Physical characteristics
- Source: Cherry Pond
- • location: Jefferson
- • coordinates: 44°22′26″N 71°31′8″W﻿ / ﻿44.37389°N 71.51889°W
- • elevation: 1,109 ft (338 m)
- Mouth: Connecticut River
- • location: Dalton
- • coordinates: 44°25′35″N 71°40′34″W﻿ / ﻿44.42639°N 71.67611°W
- • elevation: 837 ft (255 m)
- Length: 14 mi (23 km)

Basin features
- • left: Ayling Brook, Carroll Stream, Bog Brook, Chase Brook

= Johns River (New Hampshire) =

The Johns River (also called "John's River"), in northern New Hampshire, arises at Cherry Pond in Jefferson and runs approximately 14 mi, generally northwest, to the Connecticut River. It passes through Hazens Pond, near the Mount Washington Regional Airport, traverses the town of Whitefield, where it is crossed by U.S. Route 3, and then crosses the town of Dalton before joining the Connecticut. It is named for an early hunter and trapper of the area, John Glines, who established a fishing and hunting camp in the area in the 18th century. Another nearby river, the Israel River, is named for John's brother Israel.

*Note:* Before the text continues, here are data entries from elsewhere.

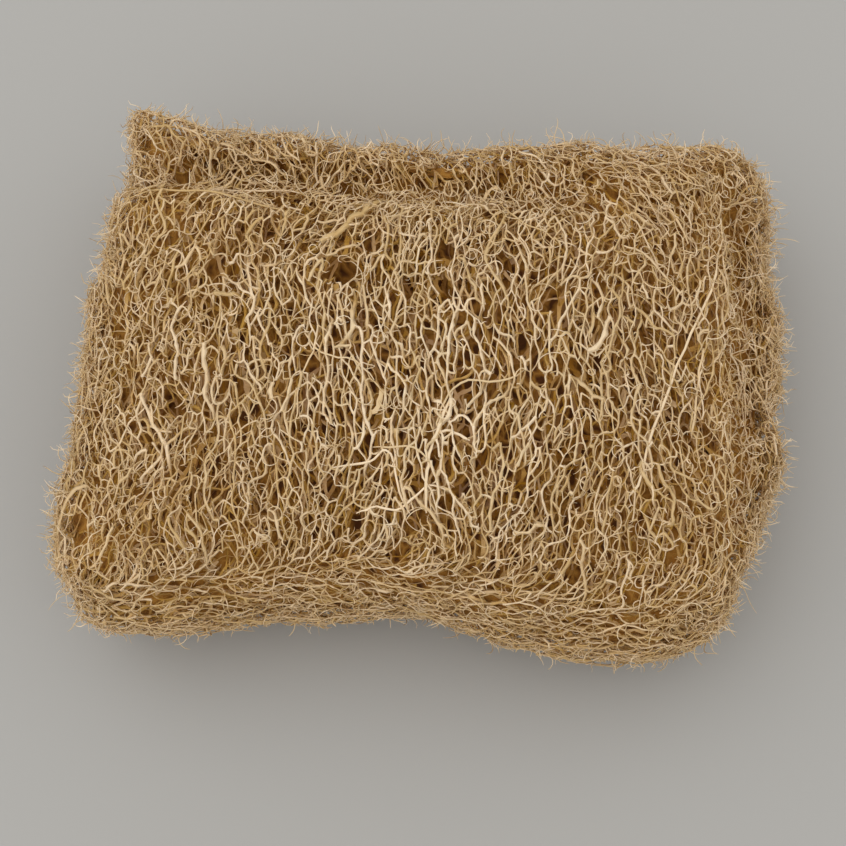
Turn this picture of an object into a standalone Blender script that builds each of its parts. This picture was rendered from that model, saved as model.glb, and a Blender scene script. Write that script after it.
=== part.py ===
"""A cut length of dried loofah gourd, pressed flat, as one solid.

The fibre net is larger than life: raised strands round deep cells all over the form, with
cut fibre ends on the two cut faces. X runs along the gourd and Z is up. The origin is on
the ground under the middle. Sizes are in millimetres until the mesh is made.
"""

import math
import random

import bmesh
import bpy
import numpy as np
from mathutils import Vector, geometry, noise

NAME = "loofah_sponge"
MM = 0.001
SEED = 7

# Overall size
LENGTH = 120.0
WIDTH = 92.0
HEIGHT = 40.0
WAIST = 17.0  # height of the widest line above the ground

# Plan view of the widest line, anticlockwise from the right end: straight folds in front
# and behind, slanting cut ends, and a corner drawn out at the back left
OUTLINE = (
    (59, 1), (58, 24), (57, 35), (52, 41), (36, 43), (8, 43), (-22, 45), (-38, 47),
    (-49, 51), (-50, 40), (-52, 24), (-55, 6), (-57, -12), (-58, -28), (-55, -39),
    (-47, -44), (-20, -41), (2, -42), (16, -46), (38, -47), (48, -42), (53, -28),
    (58, -16), (57, -5),
)
OUTLINE_STEPS = 24
FIBRE_REACH = 6.0  # how much shorter the form is than the sponge, for its cut fibres

# Side profile: a superellipse over and under the waist, rounder at the folded sides in front
# and behind than at the cut ends
FOLD_ABOVE, FOLD_BELOW = 2.7, 3.4
CUT_ABOVE, CUT_BELOW = 4.6, 5.0
CUT_FROM, CUT_BLEND = 0.66, 0.2  # cosine of the plan angle from which an end counts as cut
PROFILE_STEPS = 200
MEAN_RADIUS = 50.0
CROWN_X = 4.0  # how much lower the top is at the ends than in the middle
CROWN_Y = 2.0

# Crease behind the top face, where the wall folds up into a lip
CREASE_LEFT, CREASE_RIGHT = Vector((-46.0, 31.5)), Vector((6.0, 28.0))
CREASE_DEPTH, CREASE_WIDTH, CREASE_FADE = 11.0, 5.4, 26.0

# The right cut face is stepped: the under layer reaches further out than the top layer
STEP_X, STEP_SLOPE, STEP_DROP = 46.0, 6.0, 8.5
STEP_FRONT, STEP_BACK, STEP_FADE = -34.0, 30.0, 8.0
TRENCH_X, TRENCH_WIDTH, TRENCH_DEPTH = 50.5, 3.2, 3.5

# Seam along the lower front left, where the pressed layers part
SEAM_Z, SEAM_WIDTH, SEAM_DEPTH = 11.0, 3.0, 2.6
SEAM_END, SEAM_FADE = 5.0, 20.0

# Lumps that the pressing left
LUMP_SIZE, LUMP_HEIGHT = 24.0, 1.5

# The net: spacing of its cells along X and round the gourd
CELL_X, CELL_Y = 5.0, 9.6
WAIST_STEPS = 2000  # to measure the way round the waist
SAME_PLACE = 1e-5  # cell middles closer than this share of the spacing are one
RIM_CELL = 7.6
JITTER = 0.36
CROSSING = 0.9  # crossings closer than this grow together
RIM_CLEARANCE = 4.2  # between the waist and the nearest middle of a cell of a side

# Its strands and the cells between them
STRAND_HALF = 0.8
STRAND_CREST = 0.6
STRAND_RANGE, STRAND_WAVE = 2.0, 6.0
CELL_DEPTH = (5.0, 7.5)
WIDE_CELL = 3.8  # mean radius from which a cell has its full depth
CORE_INSET = 17.0  # cells sink towards a flat core this far inside the waist
CORE_SHARE = 0.42  # and at most this share of the way to it
STRAND_SHARE = 0.5  # and keep at least this share of their width

# Deep pit in the top face
PIT_CENTRE, PIT_DEPTH = Vector((-12.2, 11.3)), 9.5

# Cut fibre ends on the cut faces
FIBRE_COUNT = 110
FIBRE_LENGTH = (2.2, 4.6)
FIBRE_ROOT = 0.75
FIBRE_TIP = 0.5
FIBRE_STRAY = 0.7
END_FACE_SLOPE = 0.55
LOWEST_FIBRE = 4.0

# Flat rest under the middle: half its length and width
REST_X, REST_Y = 40.0, 27.0

COLOUR = (0.55, 0.40, 0.21, 1.0)
ROUGHNESS = 0.85


def remove_everything():
    for thing in list(bpy.data.objects):
        bpy.data.objects.remove(thing, do_unlink=True)


def smooth_step(value):
    value = np.clip(value, 0.0, 1.0)
    return value * value * (3.0 - 2.0 * value)


def ridge(distance, width):
    return np.exp(-((distance / width) ** 2))


def outline():
    """Angles and radii of the plan outline, as a smooth closed curve."""
    points = np.array(OUTLINE, float)
    before, after = np.roll(points, 1, 0), np.roll(points, -1, 0)
    beyond = np.roll(points, -2, 0)
    curve = []
    for t in np.arange(OUTLINE_STEPS) / OUTLINE_STEPS:
        square = (2 * before - 5 * points + 4 * after - beyond) * t**2
        cube = (3 * points - before - 3 * after + beyond) * t**3
        curve.append((2 * points + (after - before) * t + square + cube) / 2)
    curve = np.concatenate(curve)
    low, high = curve.min(0), curve.max(0)
    size = (LENGTH - FIBRE_REACH, WIDTH)
    curve = (curve - (low + high) / 2) / (high - low) * size
    angle = np.arctan2(curve[:, 1], curve[:, 0])
    order = np.argsort(angle)
    return angle[order], np.hypot(curve[:, 0], curve[:, 1])[order]


OUTLINE_ANGLES, OUTLINE_RADII = outline()


def radius_at(angle):
    return np.interp(angle, OUTLINE_ANGLES, OUTLINE_RADII, period=2 * math.pi)


class Profile:
    """A quarter of a superellipse, from the middle of a side out to the waist."""

    def __init__(self, exponent, rise):
        turn = np.linspace(0.0, math.pi / 2, PROFILE_STEPS)
        self.out = np.sin(turn) ** (2 / exponent)
        self.up = np.cos(turn) ** (2 / exponent)
        steps = np.hypot(np.diff(self.out) * MEAN_RADIUS, np.diff(self.up) * rise)
        arc = np.concatenate([[0.0], np.cumsum(steps)])
        self.share = arc / arc[-1]
        self.wrap = arc[-1] - MEAN_RADIUS

    def at(self, share):
        return np.interp(share, self.share, self.out), np.interp(share, self.share, self.up)


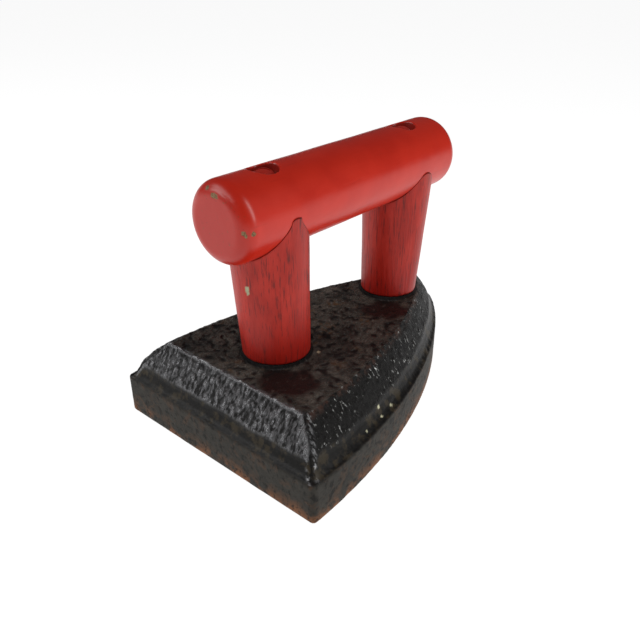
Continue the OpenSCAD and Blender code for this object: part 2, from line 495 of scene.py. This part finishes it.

The river basin drains numerous small ponds, including Martin Meadow Pond, Weeks Pond, Weed Pond, Clark Pond, Burns Pond (formerly Long Pond), Richardson Pond/Marsh, Hazens Pond, Cherry and Little Cherry Pond, Forest Lake and Mirror Lake (formerly Blake Pond). Tributaries include Chase Brook, Carroll Stream, Bear Brook, Leonard Brook, Cherry Mountain Brook, Carter Brook and Bog Brook. The watershed area is bounded by the eastern slope of the Dalton Mountain Range, the southern slope of Prospect Mountain and the western slope of Cherry Mountain (also called Mount Martha).